- Exercise requirements: Quote every line as given.

----- Data -----

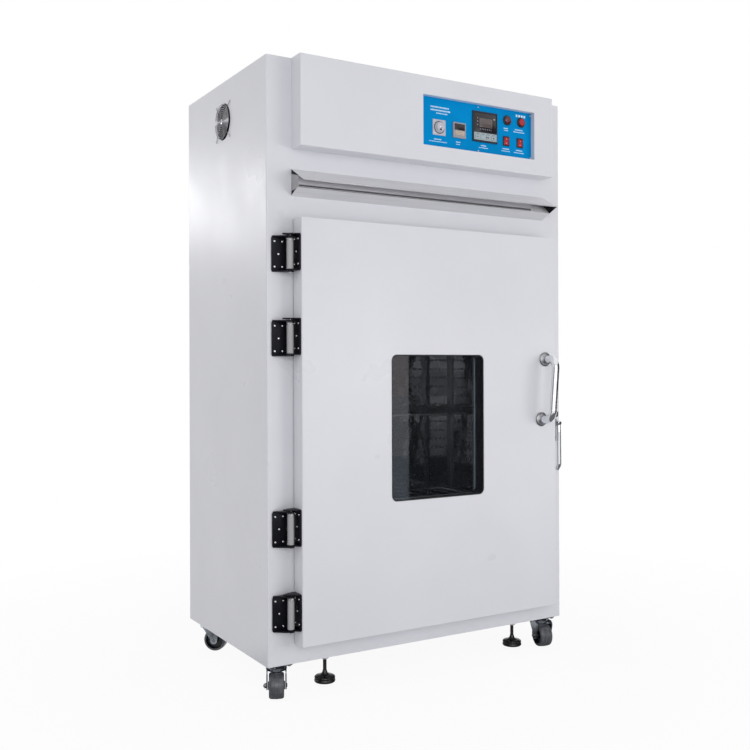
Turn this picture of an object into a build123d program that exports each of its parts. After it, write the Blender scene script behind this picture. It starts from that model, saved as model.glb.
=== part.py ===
"""Floor-standing hot-air drying oven on casters, in millimetres.

Everything is modelled in cabinet coordinates: x runs right from the cabinet's left side,
y runs back from its front plane (so what stands proud of the front has negative y),
and z runs up from its underside.  At the end the whole oven is moved so that the origin
lies on the floor, below the middle of its overall box.
"""
from build123d import *
import os
from math import hypot

# Cabinet
cabinet_w = 1080.0
cabinet_d = 628.0
cabinet_h = 1724.0
floor_gap = 100.0
skin = 2.0
skin_return = 20.0
corner_r = 4.0
base_t = 3.0

# Chamber
chamber_w = 840.0
chamber_d = 543.0
chamber_h = 1120.0
chamber_floor_z = 102.0
liner_t = 2.0
roof_wool = 76.0

# Air ducts inside the chamber
duct_t = 2.0
side_duct = 38.0
back_duct = 43.0
top_duct = 46.0
duct_front_gap = 2.0
perforation_r = 8.0
perforation_pitch_y = 80.0
perforation_pitch_z = 165.0
perforation_sides = 6
fan_inlet_r = 85.0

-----

- Worked answer:
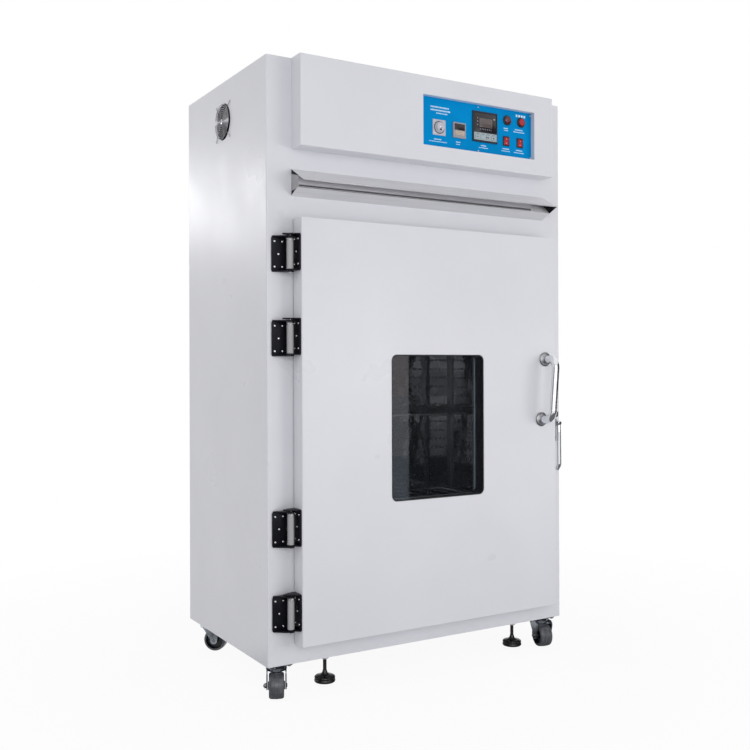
Turn this picture of an object into a build123d program that exports each of its parts. After it, write the Blender scene script behind this picture. It starts from that model, saved as model.glb.
=== part.py ===
"""Floor-standing hot-air drying oven on casters, in millimetres.

Everything is modelled in cabinet coordinates: x runs right from the cabinet's left side,
y runs back from its front plane (so what stands proud of the front has negative y),
and z runs up from its underside.  At the end the whole oven is moved so that the origin
lies on the floor, below the middle of its overall box.
"""
from build123d import *
import os
from math import hypot

# Cabinet
cabinet_w = 1080.0
cabinet_d = 628.0
cabinet_h = 1724.0
floor_gap = 100.0
skin = 2.0
skin_return = 20.0
corner_r = 4.0
base_t = 3.0

# Chamber
chamber_w = 840.0
chamber_d = 543.0
chamber_h = 1120.0
chamber_floor_z = 102.0
liner_t = 2.0
roof_wool = 76.0

# Air ducts inside the chamber
duct_t = 2.0
side_duct = 38.0
back_duct = 43.0
top_duct = 46.0
duct_front_gap = 2.0
perforation_r = 8.0
perforation_pitch_y = 80.0
perforation_pitch_z = 165.0
perforation_sides = 6
fan_inlet_r = 85.0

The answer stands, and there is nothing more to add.